Christopher Allsopp proposes this.  It has been rumoured for months that the government is about to try something along these lines.  I guess the most obvious candidates are high-speed 2, a new London airport, toll roads, or new nuclear power stations.  I think there's every chance we will see something along these lines.

Personally, though the government is quite likely to try this, I'm basically agin it, because grand infrastructure schemes tend to fail in these sorts of crises.  Governments simply don't have sufficiently precise information about the future to anticipate, properly, what the infrastructure requirements of the future will be after the economy has undergone what could be quite significant structural adjustment.  So the danger is that - as happened in Japan - schemes end up wasting vast sums in pointless busy-work producing grand white elephants that nobody ever uses.  But it's good for the GDP statistics...

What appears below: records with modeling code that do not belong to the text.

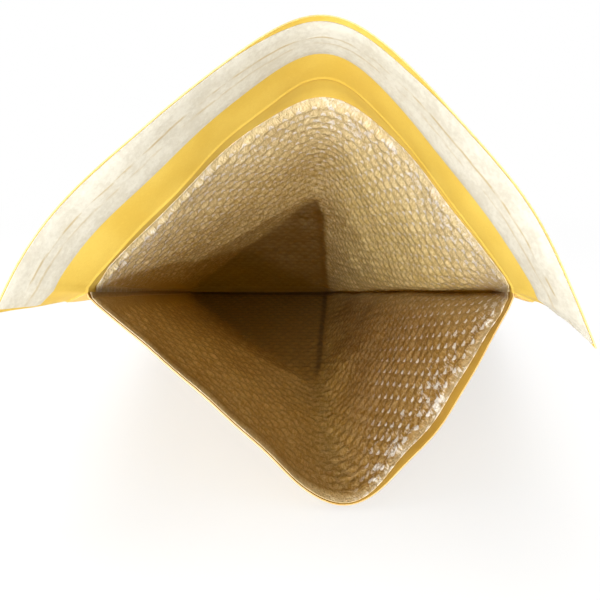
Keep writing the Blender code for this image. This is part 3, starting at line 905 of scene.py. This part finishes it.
adhesive = flap_strip("glue_band", ADHESIVE_WIDTH, GLUE_STEPS, ADHESIVE_END, on_kraft,
                      ADHESIVE_THICKNESS)
glue = Finish("hot_melt_glue")
glue_ripples = glue.noise(glue.own_place(), 160, 3, 0.6)
glue.bump(glue_ripples, 0.3 * MM)
glue.set(base_color=glue.blend(glue_ripples, GLUE_AMBER, GLUE_CREAM),
         roughness=0.18 + glue_ripples * 0.2, coat_weight=0.4)
adhesive.data.materials.append(glue.data)
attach(adhesive, "root")
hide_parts("adhesive_strip")

# Release liner
# A white peel-off strip of siliconed paper over the adhesive. Its long edges lie down on the kraft
# on both sides of the glue, whose beads show as faint broken lines along its middle.

LINER_WHITE = paint(200, 197, 184)
LINER_GREY = paint(186, 181, 166)
LINER_LINE = paint(170, 148, 98)
LINER_SPREAD = 2.6 * MM
LINER_STEPS = 17
LINER_CLEARANCE = 0.12 * MM
LINER_RISE = 0.45 * MM
RISE_SHARE = 0.28
# Distance from the strip's middle, wander and weight of each faint line.
GLUE_LINES = ((2.4 * MM, 1.3 * MM, 1.0), (-2.2 * MM, 1.0 * MM, 0.7))


def over_glue(share):
    """The liner rises from the kraft at its edges to the top of the glue."""
    return LINER_CLEARANCE + LINER_RISE * smoothstep((1 - np.abs(share)) / RISE_SHARE)


release = flap_strip("peel_off_liner", RELEASE_WIDTH, LINER_STEPS, RELEASE_END, over_glue,
                     RELEASE_THICKNESS, spread=LINER_SPREAD)
liner = Finish("siliconed_paper")
liner_place = liner.own_place()
liner_flat, _, liner_v = liner.flat_place()
mottle = liner.noise(liner_place, 90, 4, 0.6)
fine_mottle = liner.noise(liner_place, 520, 3, 0.6)
liner_colour = liner.blend(liner.band(mottle * 0.5 + fine_mottle * 0.5, 0.38, 0.62),
                           LINER_GREY, LINER_WHITE)
breaks = liner.noise(liner.stretched(liner_flat, (90, 260, 1)), 1.0, 3, 0.6)
line_total = 0.0
for offset, wander, weight in GLUE_LINES:
    drift = liner.noise(liner.stretched(liner_flat, (22, 4, 1)), 1.0 + offset / MM, 2, 0.5)
    away = liner.maths("ABSOLUTE", liner_v - (STRIP_MIDDLE + offset) - (drift - 0.5) * wander)
    line = 1 - liner.band(away, 0.25 * MM, 0.85 * MM)
    line_total = line * liner.band(breaks, 0.40, 0.58) * weight + line_total
liner_colour = liner.blend(line_total * 0.7, liner_colour, LINER_LINE)
liner.bump(mottle * 0.5 + fine_mottle * 0.18 + line_total * 0.12, 0.35 * MM)
liner.set(base_color=liner_colour, roughness=0.36 + mottle * 0.12, specular_ior_level=0.5)
liner.let_light_through(LINER_WHITE, 0.06)
release.data.materials.append(liner.data)
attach(release, "root")
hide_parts("release_liner")

# Studio
# A white table in a seamless white surround, with the camera looking straight into the pocket. A
# large soft lamp hangs above, a softbox stands low in front at the left, and a small lamp next to
# the camera makes glints on the film, beside the painted glints in its colour.

TABLE_SIZE = 8.0
TABLE_WHITE = (0.88, 0.88, 0.88, 1.0)
PURE_WHITE = (1.0, 1.0, 1.0, 1.0)
AMBIENT = 0.70
AIM = Vector((0.03, -0.14, 0.08))
# Place, size in metres and power in watts of each lamp.
LAMPS = (("top_softbox", (-0.10, 0.05, 1.30), 0.9, 10.0),
         ("front_softbox", (-0.35, -1.10, 0.16), 0.5, 4.6),
         ("camera_lamp", (-0.03, -0.62, 0.05), 0.015, 1.3))
CAMERA_DISTANCE = 293 * MM
SENSOR_SIDE = 36.0
FOCAL_PIXELS = 663
PICTURE_SIDE = 600
AXIS_ABOVE_CENTRE = 8

table_mesh = bmesh.new()
bmesh.ops.create_grid(table_mesh, x_segments=1, y_segments=1, size=TABLE_SIZE / 2)
table_data = bpy.data.meshes.new("table")
table_mesh.to_mesh(table_data)
table_mesh.free()
table = bpy.data.objects.new("table", table_data)
bpy.context.scene.collection.objects.link(table)
table_finish = Finish("white_table")
table_finish.set(base_color=TABLE_WHITE, roughness=0.8)
away = table_finish.node("ShaderNodeVectorMath", {"operation": "LENGTH"},
                         {0: table_finish.own_place()}, output="Value")
far = table_finish.band(away, 0.25, 0.75)
seen = table_finish.node("ShaderNodeLightPath")
plain_white = table_finish.node("ShaderNodeEmission", {}, {"Color": PURE_WHITE, "Strength": 1.0})
table_finish.mix_in(seen * (far * 0.35 + 0.65), plain_white)
table_data.materials.append(table_finish.data)

surround = Finish("surround", bpy.data.worlds, "Background", "World Output")
bpy.context.scene.world = surround.data
surround.set(color=PURE_WHITE, strength=AMBIENT)
seen = surround.node("ShaderNodeLightPath")
seen_through = surround.beside(seen, "Is Transmission Ray")
plain_white = surround.node("ShaderNodeBackground", {}, {"Color": PURE_WHITE, "Strength": 1.0})
surround.mix_in(surround.maths("MAXIMUM", seen, seen_through), plain_white)

for name, place, size, watts in LAMPS:
    lamp_data = bpy.data.lights.new(name, "AREA")
    lamp_data.shape = "SQUARE"
    lamp_data.size = size
    lamp_data.energy = watts
    lamp = bpy.data.objects.new(name, lamp_data)
    lamp.location = place
    lamp.rotation_euler = (AIM - Vector(place)).to_track_quat("-Z", "Y").to_euler()
    bpy.context.scene.collection.objects.link(lamp)

camera_data = bpy.data.cameras.new("camera")
camera_data.sensor_width = SENSOR_SIDE
camera_data.lens = SENSOR_SIDE * FOCAL_PIXELS / PICTURE_SIDE
camera_data.shift_y = -AXIS_ABOVE_CENTRE / PICTURE_SIDE
camera = bpy.data.objects.new("camera", camera_data)
camera.location = to_world([0.0, 0.0, -CAMERA_DISTANCE], 0.0)
camera.rotation_euler = (math.pi / 2 - TABLE_TILT, 0, 0)
bpy.context.scene.collection.objects.link(camera)
bpy.context.scene.camera = camera
bpy.context.scene.view_settings.view_transform = "Standard"
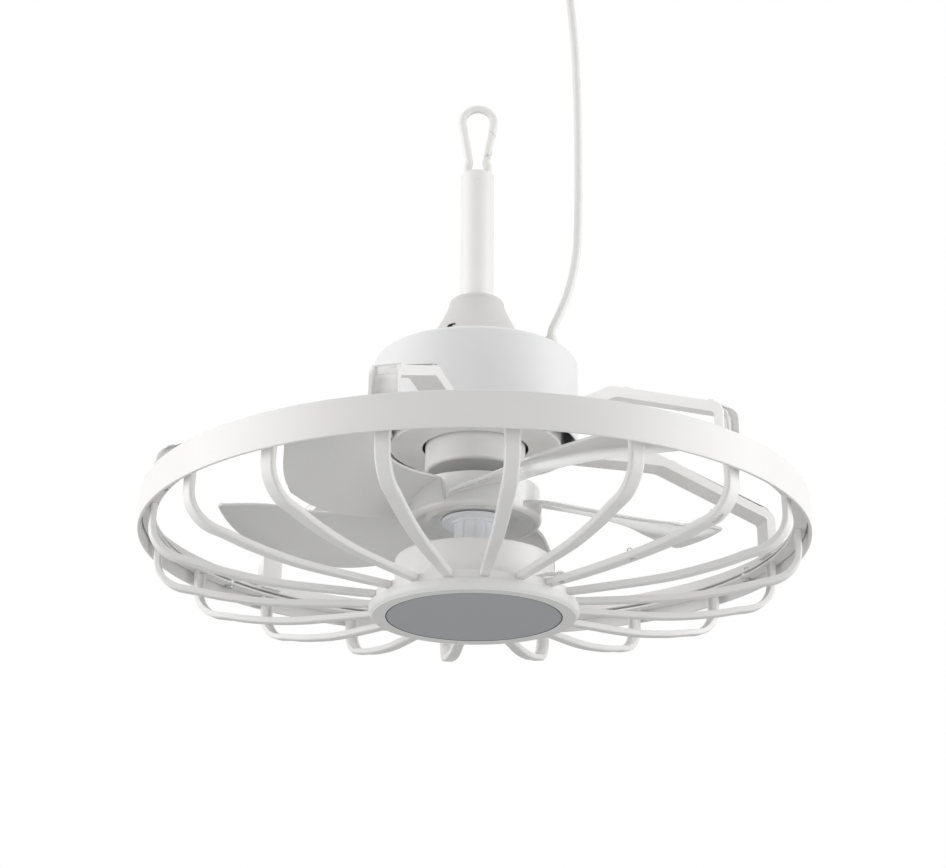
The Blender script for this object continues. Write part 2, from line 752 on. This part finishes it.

Overall, my verdict is Comme Ci, Comme Ça.  It all seems a bit mis-directed to me.  The issue isn't yet the short-term growth rate - we probably aren't far below potential.  Of course, short-term growth could go very ugly if the Eurozone crisis spreads, but we should cross that bridge when we come to it.  For now it's medium-term growth that counts.  And that's simple: cut spending, and spend what you do spend more efficiently.  Each percentage point of GDP public spending is cut could add 0.1 percentage points to the annual growth rate.  And if public sector productivity grew at the same rate as private sector productivity (instead of shrinking, as happened under Labour), the economy would growth 0.5 percentage points faster each year.  That should be eminently feasible, as there is a productivity gap of more than a third to catch up.  How to do it is simple: use private sector methods, such as profits and quasi-markets in public services such as health and education.

Beside these two items, everything else is a rounding error.  If you actually want growth, as opposed to wanting to talk about growth, then those are the places to go.